Friday, September 2, 2011

...And Another Thing

I'm so glad that some people have found that last post helpful. One thing I forgot to mention that I think is key in the process of maintaining forward momentum - stop writing in the middle of something exciting. That tiny piece of advice has saved me countless hours of staring at a blank screen. Just when the scene really gets going, when you can't wait to write the next part because you know it's going to be awesome, when you've flown past your word count for the day and are on to a new personal best...hit Save and close the file. Sounds crazy I know, but it works and that excitement is what is going to carry you on to the next day's writing session.

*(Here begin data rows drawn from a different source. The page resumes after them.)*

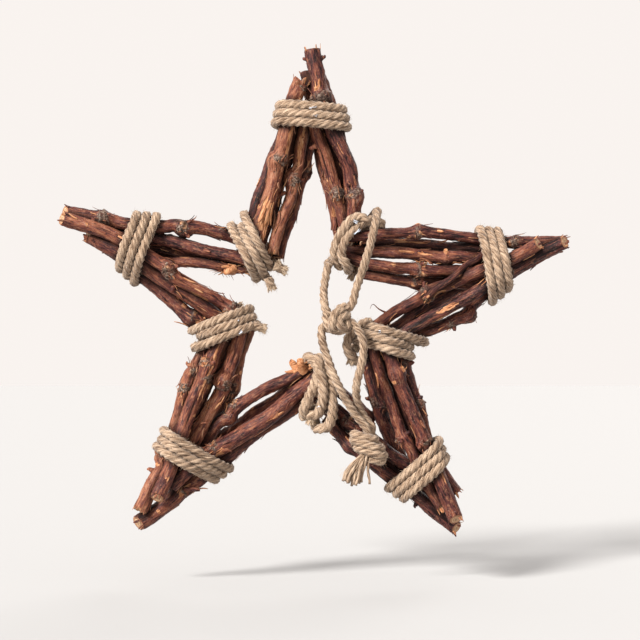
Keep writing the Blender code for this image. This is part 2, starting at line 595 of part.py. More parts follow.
class Star:
    """Everything in the star as lines, laid out about its centre at mid-depth."""

    def __init__(self):
        laid = lay_out_canes()
        self.canes = [line for _, _, line in laid]
        Bundle(self.canes).settle(Bundle.TIGHTEN)
        self.bindings = [
            Winding(point_place(number), seat, True).line(
                f"binding_point_{seat.name}", [line for point, _, line in laid if point == number]
            )
            for number, seat in enumerate(POINT_SEATS)
        ] + [
            Winding(corner_place(number), seat, False).line(
                f"binding_corner_{seat.name}", [line for _, corner, line in laid if corner == number]
            )
            for number, seat in enumerate(CORNER_SEATS)
        ]
        hung = [seat.name for seat in CORNER_SEATS].index(HUNG_CORNER)
        tied = [line for _, corner, line in laid if corner == hung]
        tied.append(self.bindings[len(POINT_SEATS) + hung])
        back = Winding(corner_place(hung), BACK_TURN, False)
        self.back_turn = back.line("hanging_cord_back", tied)
        self.knot = self.place_end_knot()
        top = self.knot + np.array([0.0, 0.0, 0.5 * (END_KNOT_LENGTH + ROPE_DIAMETER)])
        apart = 0.5 * ROPE_DIAMETER + CLEARANCE
        left_end, right_end = (top + apart * np.array([*entry, 0.0]) for entry in (LEFT_ENTRY, RIGHT_ENTRY))
        left = strand_line("hanging_cord_left", past(self.back_turn, True), LEFT_STRAND, left_end)
        right = strand_line("hanging_cord_right", past(self.back_turn, False), RIGHT_STRAND, right_end)
        self.strands = [left, right]
        Bundle(self.strands, [*self.canes, *self.bindings, self.back_turn]).settle()

    def place_end_knot(self):
        """The end knot's middle, in front of everything that it would touch."""
        centre = np.array(END_KNOT_AT) * MM
        points, radii = spheres_of([*self.canes, *self.bindings])
        beside = np.linalg.norm(points[:, [0, 2]] - centre, axis=1)
        near = beside < radii + 0.5 * END_KNOT_WIDTH + CLEARANCE
        front = (points[near, 1] - radii[near]).min()
        return np.array([centre[0], front - 0.5 * END_KNOT_WIDTH - CLEARANCE, centre[1]])

    def shift(self):
        """From the star's centre at mid-depth to the nail in the wall."""
        place, out = point_place(0)
        nail = flat(place - out * NAIL_DROP + np.array([NAIL_ASIDE, 0.0]))
        points, radii = spheres_of([*self.canes, *self.bindings, self.back_turn])
        nail[1] = (points[:, 1] + radii).max()
        return -nail


def main():
    """Build the whole star."""
    clear_scene()
    collection = bpy.data.collections.new("twig_star")
    bpy.context.scene.collection.children.link(collection)
    bark = make_material("vine_bark", (0.155, 0.062, 0.042), 0.8)
    jute = make_material("jute_rope", (0.50, 0.36, 0.22), 0.9)
    star = Star()
    shift = star.shift()
    for number, line in enumerate(star.canes):
        add_tube(line, shift, CANE_SIDES_RESOLUTION, bark, collection, TUBE_TURN * number)
    for line in [*star.bindings, star.back_turn]:
        add_tube(line, shift, ROPE_SIDES_RESOLUTION, jute, collection)
    for line in star.strands:
        add_tube(line, shift, CORD_SIDES_RESOLUTION, jute, collection)
    EndKnot().add(star.knot + shift, jute, collection)
    return star


if __name__ == "__main__":
    main()
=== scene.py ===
"""Dresses the twig star: vine canes with peeling bark, lashed with jute rope, and the cord on its front.

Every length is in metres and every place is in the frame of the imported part: +Z is up, the star's front
faces -Y, and the origin is the nail that it hangs on. The canes and the ropes follow the lines of their
solids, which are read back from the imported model, so each dressed piece lies where its solid lies.
"""

from __future__ import annotations

import json
import logging
import math
from collections.abc import Callable, Iterator, Sequence
from dataclasses import dataclass, field
from enum import Enum
from typing import ClassVar

import bpy
import numpy as np
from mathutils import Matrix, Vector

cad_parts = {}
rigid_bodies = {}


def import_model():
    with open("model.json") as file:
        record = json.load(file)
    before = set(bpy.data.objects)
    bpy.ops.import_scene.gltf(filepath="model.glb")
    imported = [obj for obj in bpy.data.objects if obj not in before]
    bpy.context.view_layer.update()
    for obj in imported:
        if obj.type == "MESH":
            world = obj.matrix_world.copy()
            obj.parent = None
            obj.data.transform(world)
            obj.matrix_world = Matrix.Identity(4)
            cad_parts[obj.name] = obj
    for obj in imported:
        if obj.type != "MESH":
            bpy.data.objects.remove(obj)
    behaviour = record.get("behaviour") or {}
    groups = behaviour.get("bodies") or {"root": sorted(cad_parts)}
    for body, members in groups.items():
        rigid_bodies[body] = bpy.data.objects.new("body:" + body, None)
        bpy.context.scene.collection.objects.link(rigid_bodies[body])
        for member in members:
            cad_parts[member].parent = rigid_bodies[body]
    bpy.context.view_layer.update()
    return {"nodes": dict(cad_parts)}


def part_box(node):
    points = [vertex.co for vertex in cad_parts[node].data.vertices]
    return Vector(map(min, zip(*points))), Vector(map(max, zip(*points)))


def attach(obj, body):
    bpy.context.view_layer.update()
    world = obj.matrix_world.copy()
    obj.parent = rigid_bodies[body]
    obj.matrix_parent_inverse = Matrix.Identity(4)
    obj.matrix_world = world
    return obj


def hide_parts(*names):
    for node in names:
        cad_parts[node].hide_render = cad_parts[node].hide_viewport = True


Array = np.ndarray
Random = np.random.Generator
Object = bpy.types.Object
Material = bpy.types.Material
Nodes = dict[str, Object]
Colour = tuple[float, float, float]
Place = tuple[float, float, float]
Pixel = tuple[float, float]

LOG = logging.getLogger("twig_star")
SEED = 20
BODY = "root"
MM = 0.001
TURN = 2 * math.pi
FRONT = np.array([0.0, -1.0, 0.0])
BARK_SLOT = "vine_bark"
ROPE_SLOT = "jute_rope"
CANE_SIDES = 6  # of the solids of canes and bindings
STRAND_SIDES = 8  # of the solids of the cord's free strands


# ---------------- the camera and the light


@dataclass(frozen=True)
class Viewpoint:
    """The camera that stands where the photograph was taken from, level with the star.

    Attributes:
        place: Where the camera stands.
        lens: Focal length in millimetres.
        sensor: Width of the sensor in millimetres.
        pixels: Width and height of the photograph.
    """

    place: Place = (0.0061, -2.0514, -0.1559)
    lens: float = 112.5
    sensor: float = 36.0
    pixels: int = 640

    def make(self) -> None:
        """Adds the camera and makes it the scene's own."""
        data = bpy.data.cameras.new("photo_camera")
        data.lens = self.lens
        data.sensor_width = self.sensor
        camera = bpy.data.objects.new("photo_camera", data)
        camera.location = self.place
        camera.rotation_euler = (math.pi / 2, 0.0, 0.0)
        bpy.context.scene.collection.objects.link(camera)
        bpy.context.scene.camera = camera
        bpy.context.scene.view_settings.view_transform = "Standard"

    def pixel_size(self, depth: Array | float) -> Array | float:
        """The width of one pixel at a depth along Y."""
        return (depth - self.place[1]) * self.sensor / self.lens / self.pixels

    def seen_at(self, points: Array) -> Array:
        """Where points show in the photograph.

        Args:
            points: Places as an array with a row for each.

        Returns:
            Pixels to the right and down, a row for each point.
        """
        size = self.pixel_size(points[:, 1])
        middle = 0.5 * self.pixels
        across = middle + (points[:, 0] - self.place[0]) / size
        down = middle - (points[:, 2] - self.place[2]) / size
        return np.stack([across, down], axis=1)


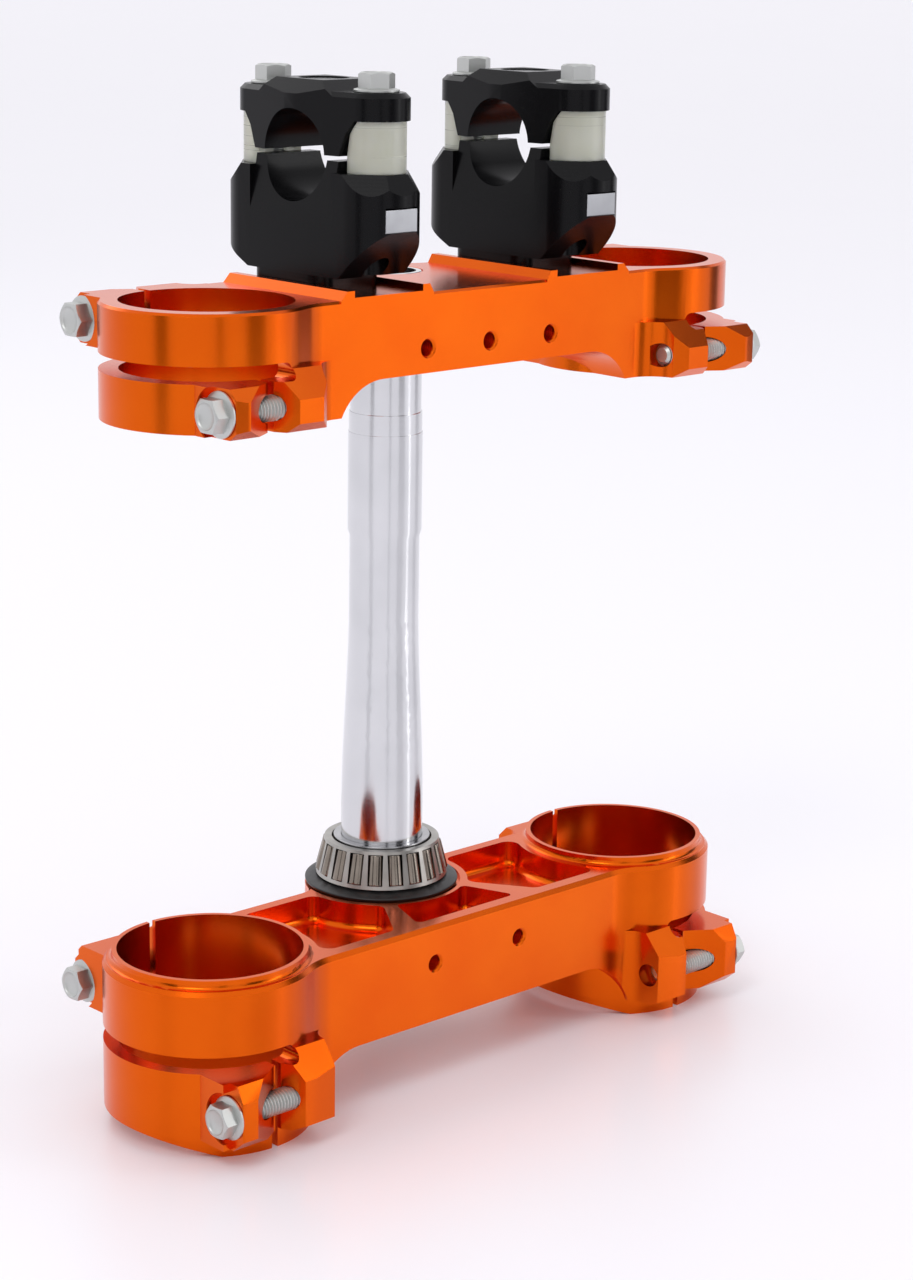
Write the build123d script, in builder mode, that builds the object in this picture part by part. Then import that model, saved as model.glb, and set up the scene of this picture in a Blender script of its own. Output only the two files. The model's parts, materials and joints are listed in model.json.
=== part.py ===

I love the scene I wrote yesterday - a bunch of them go to a snooty party and I knew that Griffon and Cole were going to have a really heavy make-out scene up on the roof of the building looking over the lights of San Francisco (sorry to all of you who hate romancy stuff - these books are full of it). This is the point in the book where we see all of the good stuff happen before the shit hits the fan (Beat 4,: The Catalyst, for those of you SAVE THE CAT fans out there) and I was really looking forward to writing it. I wrote the beginning of the party, some cool stuff happens, and then just as Griffon was reaching for Cole's hand, I stopped. Closed it up and drove the kid to guitar lessons. I've been thinking about the next scene ever since - picturing it in my head and tweaking it here and there to make it even better - and now I get to sit down today and write it.

Just after that scene, there's a little bit of a cliffhanger where Cole bumps into another major character in the hallway and a big 'dum dum dum' is revealed. Yeah, you guessed it, I'm saving that scene for tomorrow. And am I writing on Labor Day? You betcha.

Have a great weekend everyone, but don't forget to squeeze in your 1k!